Renzi ha promesso un piano di edilizia scolastica i cui dettagli sono oscuri. Secondo quanto chiarito dal responsabile Scuola del Pd Davide Faraone, non ci sarebbe bisogno di copertura specifica perché esistono 1-2 miliardi di fondi già stanziati e mai spesi dai precedenti governi, oltre ai 450 milioni approntati da Enrico Letta. Serve anche una modifica del patto di stabilità dei Comuni così da permettere loro di usare risorse che hanno in cassa. Ma è tutto da dimostrare che i fondi su cui conta Renzi siano così facilmente spendibili.
“Non ci faremo dettare la linea dall’Europa”.
Renzi ha abbandonato i proclami bellicosi sulla necessità di sfondare il tetto del 3 per cento al rapporto tra deficit e Pil, prima di sfidare Bruxelles vuole avere qualche riforma avviata. Ma non ha mai chiarito se pensa di fare la riduzione strutturale del debito pubblico che la Commissione europea aveva chiesto – senza risultati – al governo Letta. É un intervento da 7,5 miliardi di euro che dovrebbe assorbire i primi risparmi della spending review di Cottarelli.
“Andremo al bilaterale del 17 marzo con Angela Merkel con le idee chiare sul piano del lavoro e con il jobs act sostanzialmente pronto”.

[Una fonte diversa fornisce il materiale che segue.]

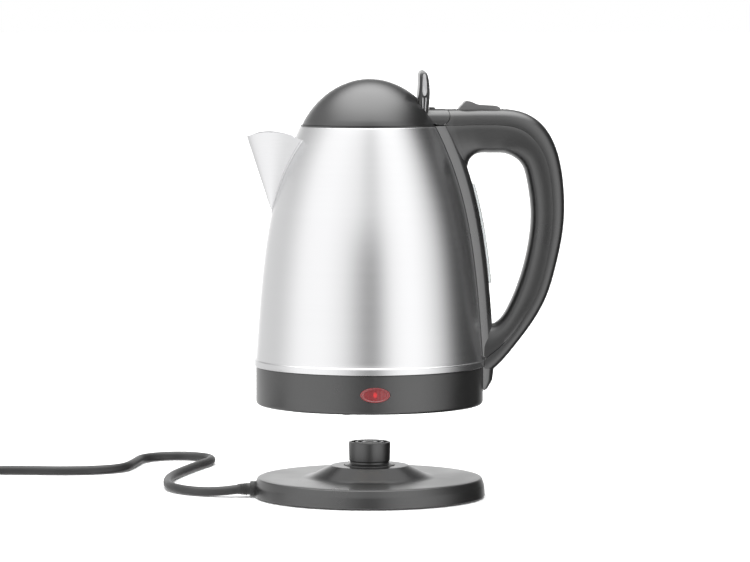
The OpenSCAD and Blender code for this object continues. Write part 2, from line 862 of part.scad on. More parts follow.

Il Jobs Act, finora, non è mai andato oltre una prima bozza. E anche in quel documento il Pd renziano si limitava a promettere la presentazione di un piano complessivo sul lavoro di cui mai si sono avuti dettagli. L’introduzione di un contratto unico di inserimento, con tutele basse all’inizio e poi crescenti, pare essere la prospettiva. Ma non si è mai capito come si adegueranno gli ammortizzatori sociali (cassa integrazione, Aspi ecc.) e quanto costerà l’eventuale modifica. Nell’ipotesi massima l’estensione a tutti di un assegno da 500 euro al mese costerebbe 18 miliardi. E, come ha notato ieri il Corriere della Sera nell’editoriale di prima pagina, questo sarebbe un po’ troppo anche per uno che ama pensare in grande come Renzi.